The festival also had a yin to match its corporate-branded yang, however: the FOUND marketplace near the entrance. It was populated by an array of groups, businesses, and artists from around the Valley, many of which were selected and curated by local PR guru Stacey Champion.
Nonprofit organizations like one•n•ten and Mi Familia Vota had booths alongside such mom-and-pop companies as Keep It Wild, Mer•made jewelry, and Quick & Deadly Urban Art. The improv comedians of the Torch Theatre put on performances at their booth, while artists like Douglas Miles and Banding Hendrix displayed and sold work. It was a nice touch and a welcome sight. B.L.
Low: Pickle Rick Tatts
The number of Pickle Rick tattoos sighted on the festival grounds? Four. Would it kill someone to get a Birdperson tattoo, or show Lincler some love? A.N.
High: The Murals
There was something for everyone, including art lovers, at Lost Lake.
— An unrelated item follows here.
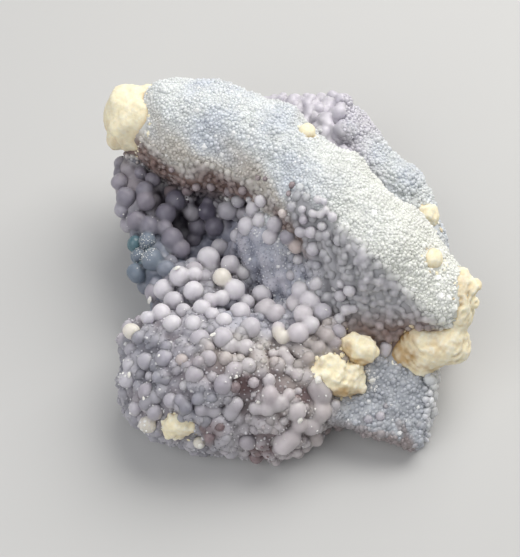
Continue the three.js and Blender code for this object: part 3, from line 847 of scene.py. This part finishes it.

And one of the most coolest spots in the festival was the cluster of large-scale murals smack-dab in the middle of the park. A trio of three-sided wooden structures served as canvases for nine local artists — including JB Snyder, Lisa Von Hoffner, Clay Halling, and Jeff Slim — to create epic murals throughout the weekend. The results were fantastic, and they made for a popular photo op spot throughout the weekend. B.L.
High: All the Trash Cans
Music festivals are oftentimes messy affairs filled with detritus and refuse, particularly by the time things wrap up. Not so at Lost Lake, thanks to an overwhelming amount of receptacles (both for trash, recyclables, and compost) located throughout Steele Indian School Park. The festival staff, many of whom cruised around the place in motorized carts, were pretty darn diligent about maintaining things and collecting trash regularly. The result? Everything felt neat and tidy. B.L.
Low: Lazy Litterbugs
Seriously, y’all? There were and bins pretty much everywhere, which meant there was no excuse for your lazy ass to just toss your food wrappers, cans, or free Pedialyte samples on the ground. Jerks. B.L.